Target awal skema pembiayaan perumahan Tapera akan menjangkau 11.000 peserta yang seluruhnya ASN. Ini karena keanggotaan Tapera sejauh ini baru berasal dari ASN. Tahun ini, BP Tapera menargetkan pembiayaan perumahan menyasar total 51.000 peserta. Rumah yang ditawarkan antara lain proyek-proyek Perumnas yang tersebar di 45 kabupetan dan kota serta pengembang mitra BTN.
BP Tapera menargetkan, dalam tujuh tahun ke depan, kepesertaan akan diperluas dari ASN ke karyawan badan usaha milik negara (BUMN), badan usaha milik daerah (BUMD), badan usaha milik desa (BUMDes), TNI, Polri, serta karyawan swasta.
Harga tanah yang semakin mahal berhasil memicu biaya produksi tinggi sehingga harga rumah layak sulit terjangkau masyarakat berpenghasilan rendah.
Persoalannya, upaya pemenuhan kebutuhan dasar papan tidak cukup hanya dari aspek pembiayaan. Masih ada masalah mendasar di sisi suplai. Harga tanah yang semakin mahal berhasil memicu biaya produksi tinggi sehingga harga rumah layak sulit terjangkau masyarakat berpenghasilan rendah. Mahalnya harga lahan mendorong lokasi rumah yang terjangkau semakin jauh dari pusat kota dan kerap tidak terkoneksi dengan sistem angkutan terpadu.
Pemanfaatan Tapera mutlak membutuhkan dukungan ketersediaan tanah bagi perumahan rakyat. Peraturan Pemerintah Nomor 64 Tahun 2021 tentang Badan Bank Tanah sejatinya mampu menjamin penyediaan tanah guna merasionalisasi harga rumah agar terjangkau dan tak membuat warga kian tersingkir dari kota. BP Tapera perlu bersinergi dengan Badan Bank Tanah untuk memastikan keberpihakan lahan bagi perumahan rakyat.
Di lain pihak, potensi pembangunan rumah swadaya oleh masyarakat perlu diperkuat. Lembaga Pengkajian Bidang Perumahan, Permukiman dan Pembangunan Perkotaan (The HUD Institute) mencatat, pasokan rumah saat ini didominasi rumah swadaya yang dibangun sendiri oleh masyarakat, yakni sekitar 70 persen. Selebihnya, suplai rumah berasal dari pengembang sekitar 20 persen dan rumah yang dibangun pemerintah sekitar 8-10 persen.

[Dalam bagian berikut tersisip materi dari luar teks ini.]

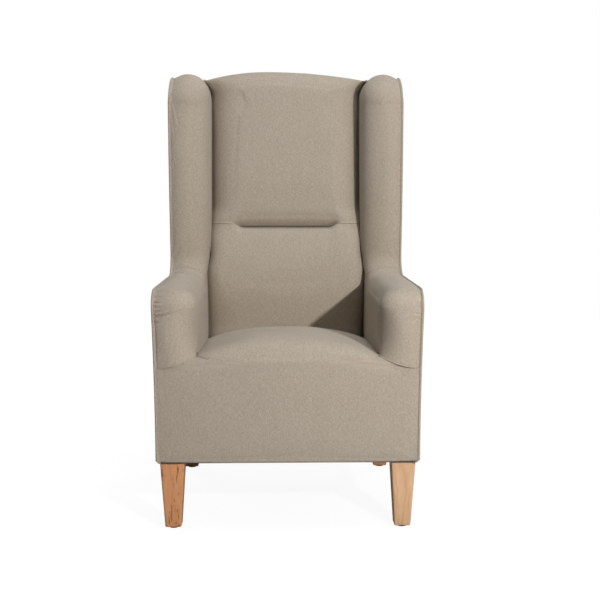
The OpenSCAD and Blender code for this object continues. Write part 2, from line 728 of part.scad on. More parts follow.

Tak kalah pentingnya adalah mekanisme pengawasan guna memastikan penyaluran dana Tapera tepat sasaran. Saat ini, peserta aktif Tapera dari ASN sejumlah 3,9 juta orang. Tidak semua peserta Tapera belum memiliki rumah. Data sementara BP Tapera, peserta Tapera yang belum memiliki rumah sekitar 600.000 orang.
Sebagian dana Tapera yang tidak disalurkan untuk pembiayaan perumahan rencananya dikelola untuk investasi. BP Tapera akan menunjuk manajemen investasi yang berasal dari swasta dan afiliasi dengan BUMN, serta bank kustodian. Pengelolaan dana Tapera untuk investasi hendaknya dilakukan secara transparan disertai mekanisme pengawasan untuk mencegah penyimpangan.
Kini, masyarakat menantikan efektivitas Tapera sebagai babak baru program perumahan rakyat. Tapera harus dipastikan memberi manfaat sebesar-besarnya bagi pemenuhan papan sebagai kebutuhan dasar. Bukan yang lain.